Like all biased proposals, this, too, is based on total, to some extent deliberate, ignorance. Urdu as a language was born in India, based on Hindi, Persian and Arabic. As it evolved, perhaps from the 6th to the 13th centuries, it was variously called Hindustani, Hindavi, Dehlavi and other names and was spoken by large swathes of the people. Both Hindu and Muslim poets and writers have written in Urdu right down to the early 20th century. Urdu stands witness to the rich syncretism of Indian culture that is reflected in Indian music, art and architecture too. But the history of a language is never simple, nor is its development unilinear.
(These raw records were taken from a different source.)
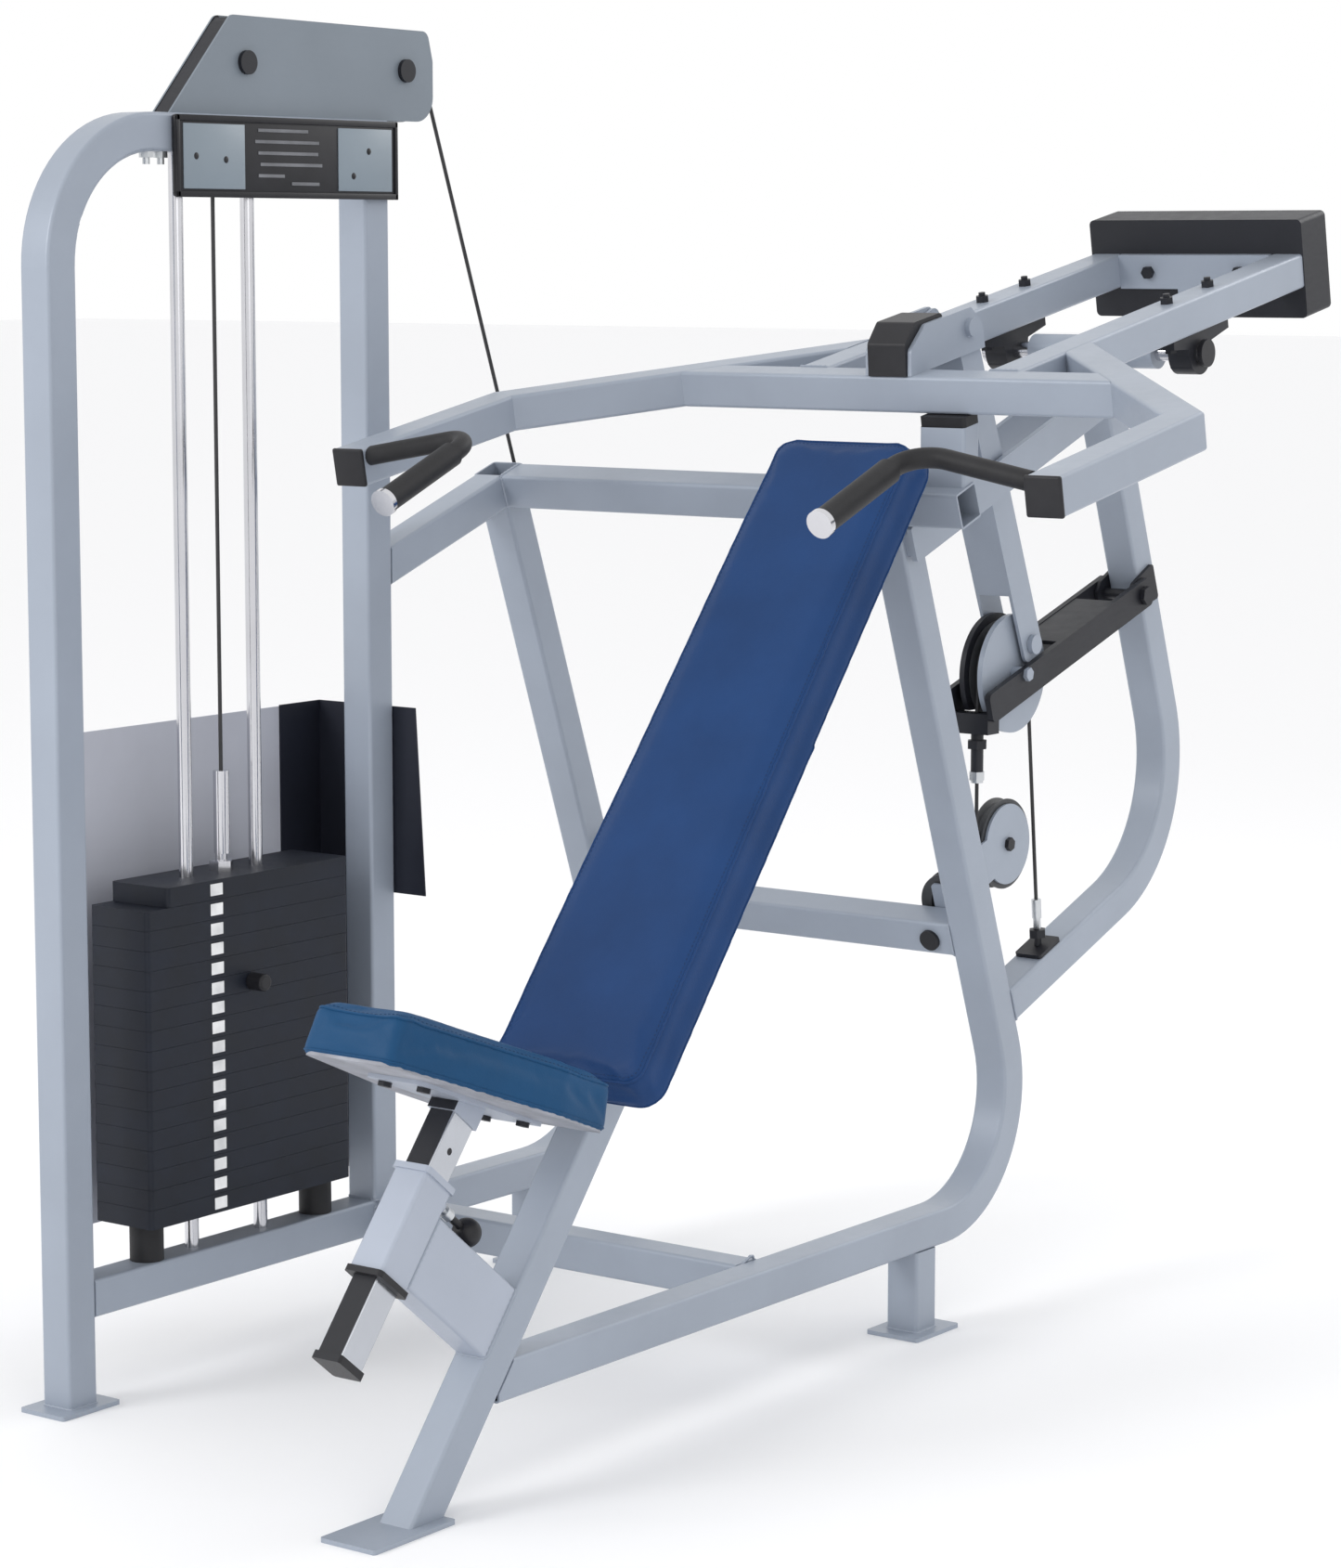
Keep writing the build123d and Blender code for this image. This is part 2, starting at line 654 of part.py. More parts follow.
pin_z = STACK_BASE_Z + REST_COUNT * PLATE_PITCH + (PLATE_PITCH - PLATE_GAP) / 2
lifted = weight_plates(REST_COUNT, PLATE_COUNT, SELECTOR_R, PLATE_LONG, STACK_Y)
with BuildPart() as lifted_plates:
    add(lifted.part)
    with BuildSketch(side(TOWER_X, 0, STACK_Y, pin_z)):
        Circle(SELECTOR_PIN_R + RUN_GAP)
    extrude(amount=PLATE_WIDE, mode=Mode.SUBTRACT)
save(lifted_plates, "lifted_plates")

HEAD_LONG = PLATE_LONG - 40
head_z = STACK_BASE_Z + PLATE_COUNT * PLATE_PITCH
FITTING_TOP = 818.0
head = weight_plates(PLATE_COUNT, PLATE_COUNT + 1, SELECTOR_R, HEAD_LONG, STACK_Y + 20)
with BuildPart() as head_plate:
    add(head.part)
    with BuildSketch(level_plane(STACK_Y, STACK_BASE_Z + 12)):
        Circle(SELECTOR_R)
    extrude(amount=head_z + 60 - STACK_BASE_Z - 12)
    with BuildSketch(level_plane(STACK_Y, head_z + PLATE_PITCH - PLATE_GAP)):
        RegularPolygon(17, 6)
    extrude(amount=14)
    with BuildSketch(level_plane(CABLE_Y, head_z + 50)):
        Circle(11)
    extrude(amount=FITTING_TOP - head_z - 50)
    with BuildSketch(side(TOWER_X - SELECTOR_R - 2, 0, STACK_Y, pin_z)):
        Circle(SELECTOR_PIN_R + RUN_GAP)
    extrude(amount=2 * SELECTOR_R + 4, mode=Mode.SUBTRACT)
save(head_plate, "head_plate")

with BuildPart() as selector_pin:
    with BuildSketch(side(TOWER_X - 5.5, 0, STACK_Y, pin_z)):
        Circle(SELECTOR_PIN_R)
    extrude(amount=PLATE_WIDE / 2 + 14)
    with BuildSketch(side(TOWER_X + PLATE_WIDE / 2 + 2, 0, STACK_Y, pin_z)):
        Circle(12)
    extrude(amount=26)
    fillet(selector_pin.faces().sort_by(Axis.X)[-1].edges(), 4)
save(selector_pin, "selector_pin")

HOUSING_HALF = 13.0
HOUSING_SHEET = 3.0
TOP_LINE_Z = TOP_PULLEY_Z + TOP_PULLEY_R
cable_corner_y = (CABLE_PLANE - TOP_LINE_Z * sin_tilt) / cos_tilt
top_rear_y = (CABLE_PLANE - TOP_PULLEY_R - TOP_PULLEY_Z * sin_tilt) / cos_tilt
with BuildPart() as pulley_housing:
    for middle in (TOWER_X - HOUSING_HALF - 3, TOWER_X + HOUSING_HALF):
        with BuildSketch(side(middle)) as profile:
            with BuildLine():
                Polyline(
                    (362, TOWER_TOP_Z), (482, 1827), (887, 1821), (898, 1780), (898, TOWER_TOP_Z), close=True
                )
            make_face()
            fillet(profile.vertices().sort_by(Axis.Y)[-2:], 14)
            fillet(profile.vertices().sort_by(Axis.X)[-2:].sort_by(Axis.Y)[0], 36)
            fillet(profile.vertices().sort_by(Axis.X)[-2:].sort_by(Axis.Y)[-1], 14)
        extrude(amount=HOUSING_SHEET)
    for y in (TOP_PULLEY_FRONT_Y, top_rear_y):
        with BuildSketch(side(TOWER_X - HOUSING_HALF - 9, 0, y, TOP_PULLEY_Z)):
            Circle(AXLE_R)
        extrude(amount=2 * HOUSING_HALF + 18)
        for low in (-HOUSING_HALF - 9, HOUSING_HALF + 3):
            with BuildSketch(side(TOWER_X + low, 0, y, TOP_PULLEY_Z)):
                Circle(16)
            extrude(amount=6)
        for low in (-HOUSING_HALF, PULLEY_WIDE / 2 + 0.4):
            with BuildSketch(side(TOWER_X + low, 0, y, TOP_PULLEY_Z)):
                Circle(10)
            extrude(amount=HOUSING_HALF - PULLEY_WIDE / 2 - 0.4)
    with BuildSketch(side(TOWER_X - HOUSING_HALF)):
        with BuildLine():
            Polyline(
                (363, TOWER_TOP_Z), (474.5, 1817.7), (481, 1823.5), (493, 1823.5), (493, 1820.5),
                (482, 1820.5), (367, TOWER_TOP_Z), close=True,
            )
        make_face()
    extrude(amount=2 * HOUSING_HALF)
save(pulley_housing, "pulley_housing")

SHROUD_X = -800.0
with BuildPart() as side_shroud:
    with BuildSketch(side(SHROUD_X)):
        with BuildLine():
            Polyline((230, 200), (716, 200), (716, 875), (250, 875), (230, 855), close=True)
        make_face()
    extrude(amount=2.5)
save(side_shroud, "side_shroud")

REAR_FACE_Y = TOWER_REAR_Y + TUBE / 2
with BuildPart() as rear_shroud:
    with BuildSketch(Plane(origin=(0, REAR_FACE_Y + 2, 0), x_dir=(1, 0, 0), z_dir=(0, -1, 0))):
        with BuildLine():
            Polyline(
                (SHROUD_X + 2.5, 200), (TOWER_X, 200), (TOWER_X, 610), (-600, 610), (-616, 877),
                (SHROUD_X + 2.5, 877), close=True,
            )
        make_face()
    extrude(amount=2)
    with BuildSketch(side(SHROUD_X + 2.5)):
        with BuildLine():
            Polyline(
                (706, 200), (REAR_FACE_Y + 2, 200), (REAR_FACE_Y + 2, 877), (706, 877), close=True
            )
        make_face()
    extrude(amount=2)
save(rear_shroud, "rear_shroud")


# ---------------------------------------------------------------- press arm
def arm_top(above=0.0):
    """Plane on the arms' top surface, x across and y along the arm, raised by a height."""
    return Plane(origin=at(arm_plane, 0, above), x_dir=(1, 0, 0), z_dir=arm_up)


def on_arm(x, along, above):
    return arm_top().from_local_coords(Vector(x, along, above))


ARM_MID = -TUBE / 2
arm_along = arm_plane.x_dir
RAIL_FACE = RAIL_X + TUBE / 2
for hand, sign in (("left", -1), ("right", 1)):
    start = on_arm(sign * ARM_X, 0, ARM_MID)
    run = ARM_X - 120
    with BuildPart() as arm:
        with BuildLine() as path:
            Polyline(
                start, on_arm(sign * ARM_X, ARM_CORNER, ARM_MID),
                on_arm(sign * (ARM_X - run), ARM_CORNER + run, ARM_MID),
            )
        with BuildSketch(Plane(origin=start, x_dir=(1, 0, 0), z_dir=arm_along)):
            RectangleRounded(TUBE, TUBE, TUBE_CORNER)
            RectangleRounded(TUBE - 2 * WALL, TUBE - 2 * WALL, 2, mode=Mode.SUBTRACT)
        sweep(path=path.wires()[0], transition=Transition.RIGHT)
        split(bisect_by=Plane(origin=(sign * RAIL_FACE, 0, 0), z_dir=(sign, 0, 0)), keep=Keep.TOP)
        with BuildSketch(Plane(origin=start, x_dir=(1, 0, 0), z_dir=arm_along)):
            RectangleRounded(TUBE, TUBE, TUBE_CORNER)
        extrude(amount=5)
    save(arm, f"arm_{hand}")

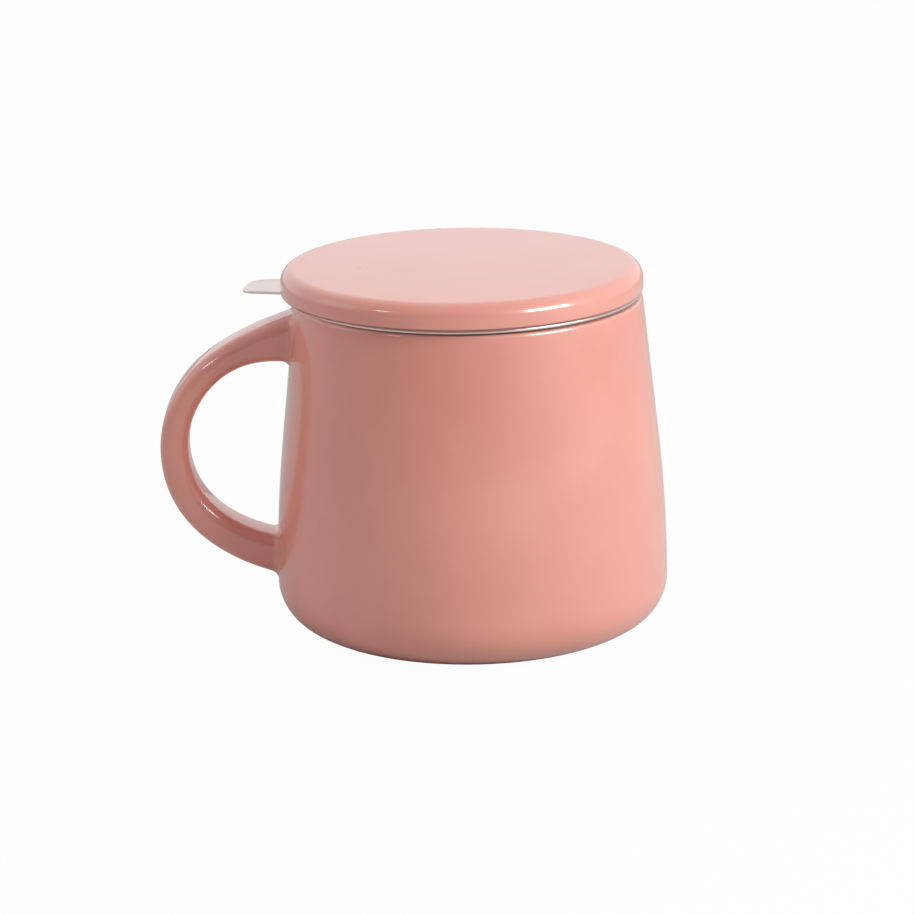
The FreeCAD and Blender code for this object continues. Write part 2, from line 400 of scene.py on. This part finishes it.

In the oppositional politics before Partition, Urdu, written in the Nastaliq script and not in Devanagari, became identified with Muslims, and after 1947, it became the national language of Pakistan. Literature and poetry even today would demonstrate the artificiality of such divisions. Yet the politics of language is a powerful tool to unite — as in Bangladesh — and divide people — as happened during Partition. It is this politics in which the Narendra Modi-led government apparently wishes to dabble now. What is a national language in Pakistan cannot be a scheduled language in Mr Modi’s India. Maybe the Centre should concentrate on more urgent matters rather than waste time playing with the status of languages for no reason whatsoever.